Of all the eye-popping sights on the French Riviera – the beaches, the Art Deco architecture, the super yachts – the truly extraordinary Maison Bernard near Nice takes the gateau. A futuristic, Technicolor marvel, this bubble house is regarded as one of France’s greatest feats of architecture – and it’s open for tours.

The bright red residence in Théoule sur Mer, about 40 minutes from Nice and 30 minutes from Cannes, was designed in the 1970s by Hungarian pop artist Antti Lovag.

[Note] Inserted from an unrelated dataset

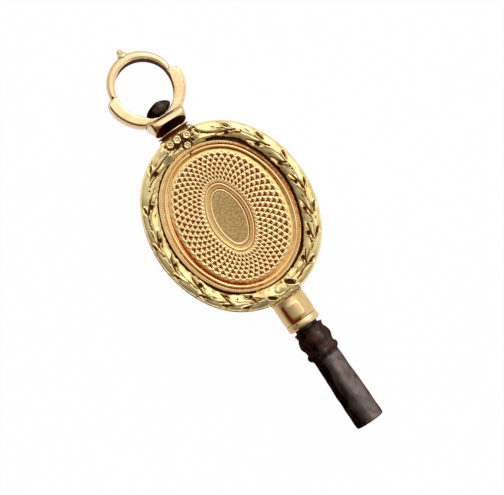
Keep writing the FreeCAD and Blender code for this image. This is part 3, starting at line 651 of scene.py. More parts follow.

He built the kaleidoscopic digs for his patron, industrialist Pierre Bernard, who happily picked up the cheque for 20 years as Lovag experimented with the concept of organic architecture – a style that drew from nature that he dubbed ‘habitology’.

Living in a bubble

Living in a bubble
The bubble house was designed in the 1970s, but still feels like a vision of the future / Image: Alamy

The series of interconnected pods, which looks like something Austin Powers would build on the moon, is even more outrageous on the inside. Oblong canary-yellow doorways, steep orange staircases, pink coaches and huge round windows all add to the hallucinatory experience.

The construction of Maison Bernard was every bit as outlandish as the final structure. Instead of building the house and dividing it into rooms, Lovag started with the inside, creating an iron frame that evolved into different compartments.

When he was happy with the layout the architect covered it all up with a layer of concrete to give Maison Bernard its unique exterior. The building underwent full restoration in 2016 and now offers tours.